Lange dachte man, dass nun endlich die richtige Strategie im Kampf gegen die Taliban gefunden sei. Seit Oktober hatten die Deutschen im Raum Kundus zusammen mit den starken US-Streitkräften Region um Region zurückerobert und mit afghanischen Partnern gesichert. Im Dutzend waren Aufständische zu den Isaf-Truppen übergelaufen, das Taliban-Aussteigerprogramm schien zum Erfolg zu werden. Und die, die weiterhin kämpften, Bomben legten und den Hass predigten, wurden bei nächtlichen US-Kommandoaktionen nach und nach aus dem Verkehr gezogen. Die Zauberformel schien gefunden.

Zugleich war das Glück auf deutscher Seite. Bei einem Anschlag am 3. Mai wurden drei Fahrzeuge durch Sprengfallen schwer beschädigt, doch alle Soldaten überlebten. „Die Angreifer saßen in den Gräben, trauten sich aber nicht raus, weil sie zu schwach waren“, berichtete ein Offizier danach. Es schien alles richtig zu laufen.

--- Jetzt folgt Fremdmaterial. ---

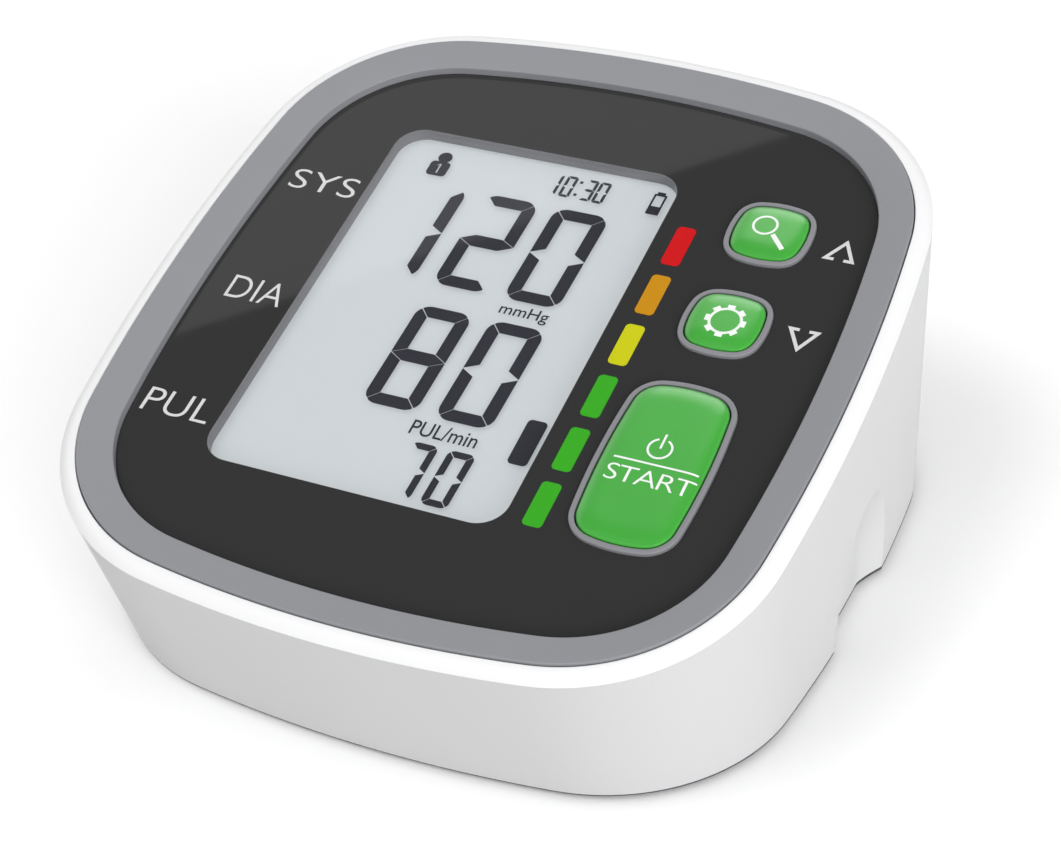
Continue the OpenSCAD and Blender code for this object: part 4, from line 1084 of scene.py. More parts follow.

Doch die Tage seit Mittwoch haben bewiesen: Es war eine Illusion. Und die Enttäuschung wiegt jetzt umso schwerer, da vorher leise Hoffnung aufkeimte.

Waren die Deutschen zu leichtsinnig? Ganz sicher nicht. Patrouillen fahren nur schwer gesichert aus den Lagern. Alles wird genau geplant. Waren die Deutschen zu optimistisch? Das ganz sicher. Es gab logische Gründe für die vermeintliche Besserung der Lage. Doch Afghanistan ist kein logisches Land. Am Mittwochmorgen war das Glück aufgebraucht.

Zugleich befinden sich die Soldaten auch in einer Zwickmühle. Sie dürfen vielen afghanischen Partnern nach rationalen Kriterien gar nicht vertrauen – und sie müssen es am Ende doch, damit der Partneransatz in Afghanistan Früchte tragen kann.

Dieser Zwiespalt hat nun erneut zwei deutsche Soldaten das Leben gekostet. General Kneip entkam nur mit Glück. Für die Taliban ist es aber auch so ein großer Sieg. Weil es ihnen wieder einmal gelungen ist, den Keil zwischen die Isaf-Soldaten und ihre vermeintlichen Partner auf afghanischer Seite zu treiben.

Wie nach der Ermordung dreier Deutscher durch einen afghanischen Soldaten vor wenigen Monaten in Baghlan werden auch jetzt wieder afghanische Uniformen großes Misstrauen auslösen. Da helfen dann auch keine Erklärungen aus Politik und Bundeswehrführung. Vertrauen kann nicht befohlen werden.